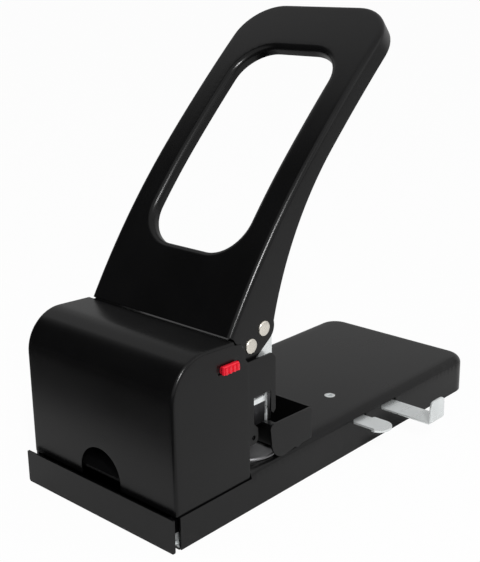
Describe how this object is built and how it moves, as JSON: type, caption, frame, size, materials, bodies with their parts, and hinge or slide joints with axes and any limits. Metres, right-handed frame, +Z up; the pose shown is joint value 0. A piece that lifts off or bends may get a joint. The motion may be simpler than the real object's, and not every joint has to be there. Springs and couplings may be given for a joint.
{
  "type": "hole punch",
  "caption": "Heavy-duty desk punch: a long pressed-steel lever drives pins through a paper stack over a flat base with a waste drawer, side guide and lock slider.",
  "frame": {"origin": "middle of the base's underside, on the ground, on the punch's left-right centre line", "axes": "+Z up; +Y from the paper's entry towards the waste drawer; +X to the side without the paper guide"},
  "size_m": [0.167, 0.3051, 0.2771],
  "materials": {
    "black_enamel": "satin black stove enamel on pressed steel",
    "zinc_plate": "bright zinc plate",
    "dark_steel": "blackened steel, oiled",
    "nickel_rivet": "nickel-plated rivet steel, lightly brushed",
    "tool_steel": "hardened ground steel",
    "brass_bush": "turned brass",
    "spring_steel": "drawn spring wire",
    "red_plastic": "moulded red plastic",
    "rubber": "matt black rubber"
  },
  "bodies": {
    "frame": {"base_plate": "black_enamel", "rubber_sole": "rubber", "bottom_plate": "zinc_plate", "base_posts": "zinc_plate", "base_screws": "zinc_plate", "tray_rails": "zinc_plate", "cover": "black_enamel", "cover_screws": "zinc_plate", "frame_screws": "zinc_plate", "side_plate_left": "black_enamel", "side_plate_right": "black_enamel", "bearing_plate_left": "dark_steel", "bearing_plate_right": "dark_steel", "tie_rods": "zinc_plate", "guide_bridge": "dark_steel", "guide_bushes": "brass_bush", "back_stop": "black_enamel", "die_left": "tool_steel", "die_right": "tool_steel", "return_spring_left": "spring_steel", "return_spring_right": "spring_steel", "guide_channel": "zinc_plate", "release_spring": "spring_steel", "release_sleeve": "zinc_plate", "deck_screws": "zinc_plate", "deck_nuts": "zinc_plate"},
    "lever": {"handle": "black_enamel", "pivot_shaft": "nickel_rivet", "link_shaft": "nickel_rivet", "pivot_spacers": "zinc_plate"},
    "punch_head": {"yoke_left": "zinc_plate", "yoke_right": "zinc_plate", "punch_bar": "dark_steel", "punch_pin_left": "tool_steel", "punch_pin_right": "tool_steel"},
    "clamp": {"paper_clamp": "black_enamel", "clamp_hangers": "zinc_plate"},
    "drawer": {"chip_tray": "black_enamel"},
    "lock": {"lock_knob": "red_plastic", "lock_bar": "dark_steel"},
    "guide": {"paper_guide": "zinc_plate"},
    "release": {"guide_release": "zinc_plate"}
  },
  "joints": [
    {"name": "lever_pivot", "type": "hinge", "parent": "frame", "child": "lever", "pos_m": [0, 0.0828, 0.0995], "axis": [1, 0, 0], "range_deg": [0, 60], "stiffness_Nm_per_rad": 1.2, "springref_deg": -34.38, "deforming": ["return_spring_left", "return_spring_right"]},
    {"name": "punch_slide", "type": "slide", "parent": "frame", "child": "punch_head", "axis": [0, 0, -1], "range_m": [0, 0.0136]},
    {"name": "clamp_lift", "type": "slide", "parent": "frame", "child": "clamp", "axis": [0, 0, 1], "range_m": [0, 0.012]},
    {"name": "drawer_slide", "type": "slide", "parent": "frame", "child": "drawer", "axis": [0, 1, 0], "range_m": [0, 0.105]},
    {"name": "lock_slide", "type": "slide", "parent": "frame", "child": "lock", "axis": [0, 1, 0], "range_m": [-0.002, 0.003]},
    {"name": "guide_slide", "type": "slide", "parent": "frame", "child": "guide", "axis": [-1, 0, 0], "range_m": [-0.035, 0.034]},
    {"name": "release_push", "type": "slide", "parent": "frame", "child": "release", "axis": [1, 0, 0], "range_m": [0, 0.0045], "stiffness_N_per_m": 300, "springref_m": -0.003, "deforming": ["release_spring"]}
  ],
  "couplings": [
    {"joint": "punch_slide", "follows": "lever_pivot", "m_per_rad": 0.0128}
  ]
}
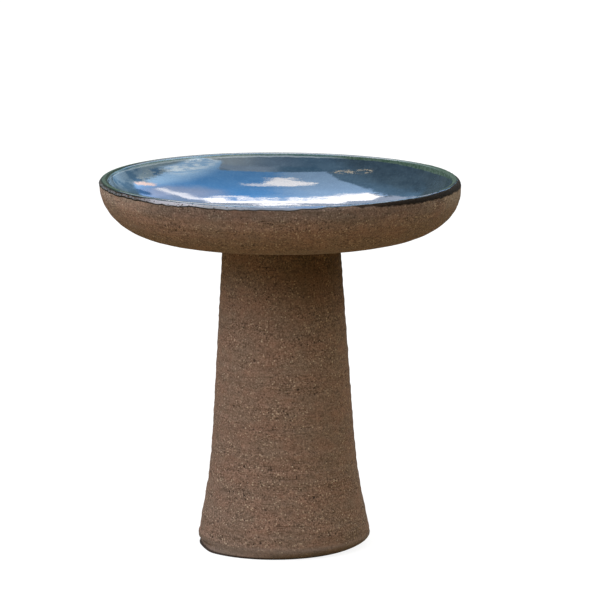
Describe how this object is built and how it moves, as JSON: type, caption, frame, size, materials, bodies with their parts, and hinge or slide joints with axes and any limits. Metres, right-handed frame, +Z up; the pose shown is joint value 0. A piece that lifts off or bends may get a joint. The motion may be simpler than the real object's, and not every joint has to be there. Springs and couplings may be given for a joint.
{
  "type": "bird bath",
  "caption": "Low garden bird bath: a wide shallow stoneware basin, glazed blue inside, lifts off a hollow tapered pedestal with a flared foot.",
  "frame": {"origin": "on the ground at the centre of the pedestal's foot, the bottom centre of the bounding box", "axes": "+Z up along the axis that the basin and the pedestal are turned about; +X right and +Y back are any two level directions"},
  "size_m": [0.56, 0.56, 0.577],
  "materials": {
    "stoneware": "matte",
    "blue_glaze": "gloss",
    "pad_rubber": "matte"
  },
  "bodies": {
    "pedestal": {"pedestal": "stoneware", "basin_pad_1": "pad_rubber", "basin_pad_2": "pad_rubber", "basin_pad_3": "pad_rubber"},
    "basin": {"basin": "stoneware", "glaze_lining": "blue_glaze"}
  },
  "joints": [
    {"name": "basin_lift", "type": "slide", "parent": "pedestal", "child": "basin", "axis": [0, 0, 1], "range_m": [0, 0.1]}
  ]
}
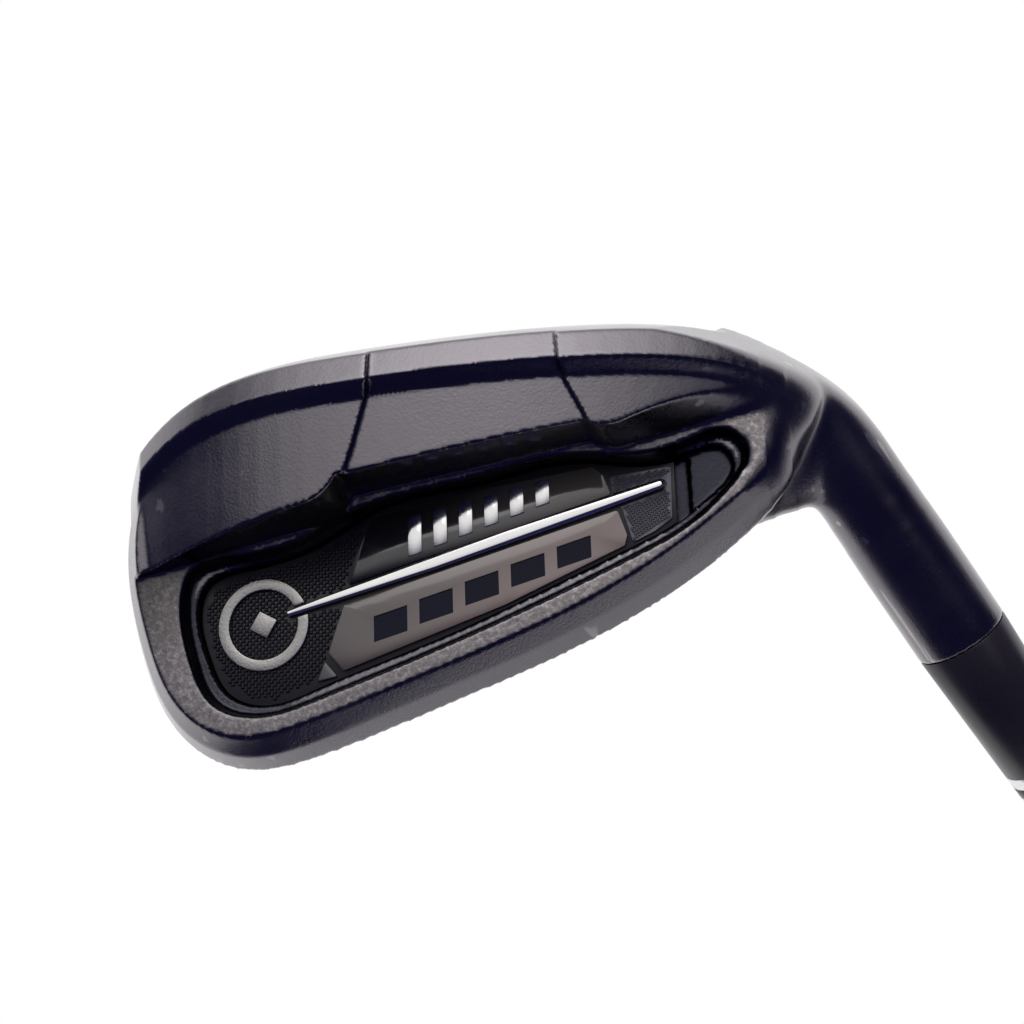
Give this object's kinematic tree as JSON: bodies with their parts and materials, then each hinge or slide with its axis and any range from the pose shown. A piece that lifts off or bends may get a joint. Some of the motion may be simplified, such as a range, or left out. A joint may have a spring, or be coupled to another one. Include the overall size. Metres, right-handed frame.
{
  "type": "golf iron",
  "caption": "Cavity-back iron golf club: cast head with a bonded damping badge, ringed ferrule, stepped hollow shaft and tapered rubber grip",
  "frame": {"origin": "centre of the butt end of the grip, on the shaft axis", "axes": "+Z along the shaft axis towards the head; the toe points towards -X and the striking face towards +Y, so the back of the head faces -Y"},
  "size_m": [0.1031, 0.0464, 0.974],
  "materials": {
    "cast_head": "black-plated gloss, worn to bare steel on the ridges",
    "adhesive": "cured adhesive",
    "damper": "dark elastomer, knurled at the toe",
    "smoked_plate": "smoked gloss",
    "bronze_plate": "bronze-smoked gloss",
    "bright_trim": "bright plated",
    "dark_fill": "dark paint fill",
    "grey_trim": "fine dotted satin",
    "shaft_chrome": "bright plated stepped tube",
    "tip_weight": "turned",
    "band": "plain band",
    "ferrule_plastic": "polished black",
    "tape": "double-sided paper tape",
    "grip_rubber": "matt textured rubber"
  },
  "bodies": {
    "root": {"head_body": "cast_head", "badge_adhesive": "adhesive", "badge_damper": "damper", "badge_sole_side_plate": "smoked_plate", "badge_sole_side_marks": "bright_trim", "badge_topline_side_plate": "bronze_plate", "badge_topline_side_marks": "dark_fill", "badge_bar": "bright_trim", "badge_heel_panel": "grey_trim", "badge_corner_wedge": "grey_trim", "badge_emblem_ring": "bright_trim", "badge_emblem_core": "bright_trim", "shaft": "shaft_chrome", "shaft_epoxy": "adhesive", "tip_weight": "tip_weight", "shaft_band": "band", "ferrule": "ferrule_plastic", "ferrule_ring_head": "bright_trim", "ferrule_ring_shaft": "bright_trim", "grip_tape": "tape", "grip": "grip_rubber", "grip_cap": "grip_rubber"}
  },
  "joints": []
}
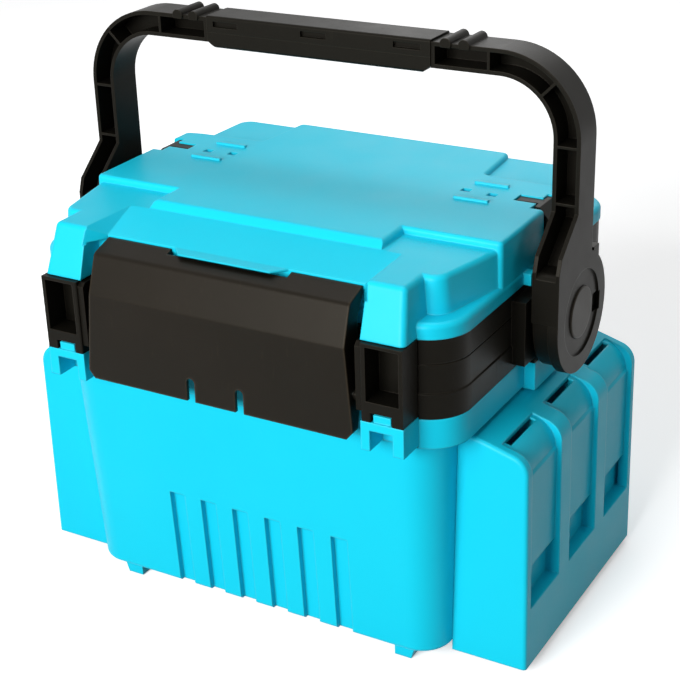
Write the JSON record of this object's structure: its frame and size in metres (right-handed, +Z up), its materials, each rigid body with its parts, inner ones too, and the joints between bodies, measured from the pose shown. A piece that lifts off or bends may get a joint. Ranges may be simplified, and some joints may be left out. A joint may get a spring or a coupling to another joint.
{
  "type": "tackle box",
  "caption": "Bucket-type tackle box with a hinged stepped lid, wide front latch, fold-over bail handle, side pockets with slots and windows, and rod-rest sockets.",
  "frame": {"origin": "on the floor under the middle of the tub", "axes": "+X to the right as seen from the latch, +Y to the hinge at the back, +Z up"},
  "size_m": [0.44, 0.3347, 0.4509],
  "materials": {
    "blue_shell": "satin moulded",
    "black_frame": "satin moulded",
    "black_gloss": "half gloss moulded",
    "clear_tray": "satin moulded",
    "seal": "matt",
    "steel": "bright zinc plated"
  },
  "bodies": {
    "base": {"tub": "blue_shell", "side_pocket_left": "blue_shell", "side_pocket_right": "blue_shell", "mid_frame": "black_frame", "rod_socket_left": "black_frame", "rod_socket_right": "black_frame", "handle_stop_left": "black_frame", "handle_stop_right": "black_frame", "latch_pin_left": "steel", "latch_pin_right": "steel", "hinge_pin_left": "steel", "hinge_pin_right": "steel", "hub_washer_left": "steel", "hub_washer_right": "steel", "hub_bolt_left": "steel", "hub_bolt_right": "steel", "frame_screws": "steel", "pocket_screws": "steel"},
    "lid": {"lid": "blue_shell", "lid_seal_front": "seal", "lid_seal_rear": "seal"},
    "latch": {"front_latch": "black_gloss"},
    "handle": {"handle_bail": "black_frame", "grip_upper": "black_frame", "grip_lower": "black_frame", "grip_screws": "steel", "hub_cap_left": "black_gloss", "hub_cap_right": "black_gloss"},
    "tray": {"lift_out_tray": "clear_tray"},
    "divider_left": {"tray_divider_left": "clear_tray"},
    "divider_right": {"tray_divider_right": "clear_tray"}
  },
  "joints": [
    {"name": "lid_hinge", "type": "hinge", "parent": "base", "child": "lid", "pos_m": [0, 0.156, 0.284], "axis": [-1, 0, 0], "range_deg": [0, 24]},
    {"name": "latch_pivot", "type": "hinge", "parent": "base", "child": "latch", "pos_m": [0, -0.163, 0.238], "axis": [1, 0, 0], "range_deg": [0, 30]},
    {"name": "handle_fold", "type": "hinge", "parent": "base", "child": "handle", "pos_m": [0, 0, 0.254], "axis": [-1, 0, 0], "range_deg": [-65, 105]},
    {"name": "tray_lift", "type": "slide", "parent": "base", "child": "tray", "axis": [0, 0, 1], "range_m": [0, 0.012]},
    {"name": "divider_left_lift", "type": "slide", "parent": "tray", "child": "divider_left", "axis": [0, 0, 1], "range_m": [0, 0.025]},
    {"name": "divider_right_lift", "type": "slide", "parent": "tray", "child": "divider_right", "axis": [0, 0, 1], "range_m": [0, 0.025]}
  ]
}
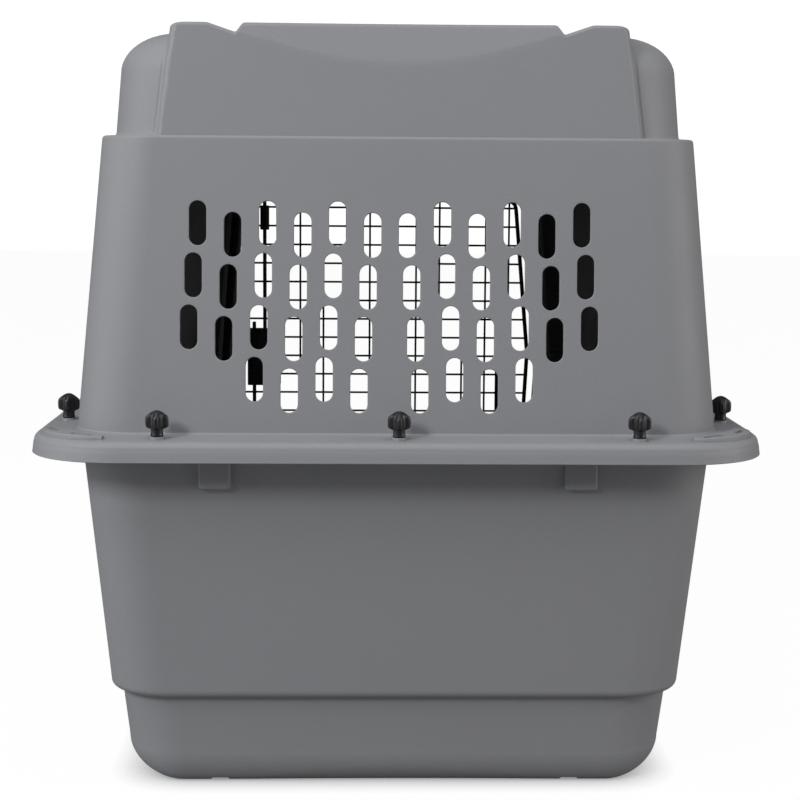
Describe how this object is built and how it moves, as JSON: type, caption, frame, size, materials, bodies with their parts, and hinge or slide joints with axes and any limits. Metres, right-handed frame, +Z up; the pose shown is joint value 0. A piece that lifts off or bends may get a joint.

→ WHAT YOU WILL DO
Working from the listing above, pick out every line that has "each" and copy it.

→ TASK RESPONSE
Give this object's kinematic tree as JSON: bodies with their parts and materials, then each hinge or slide with its axis and any range from the pose shown. A piece that lifts off or bends may get a joint. Some of the motion may be simplified, such as a range, or left out. A joint may have a spring, or be coupled to another one. Include the overall size. Metres, right-handed frame.
Write the JSON record of this object's structure: its frame and size in metres (right-handed, +Z up), its materials, each rigid body with its parts, inner ones too, and the joints between bodies, measured from the pose shown. A piece that lifts off or bends may get a joint. Ranges may be simplified, and some joints may be left out. A joint may get a spring or a coupling to another joint.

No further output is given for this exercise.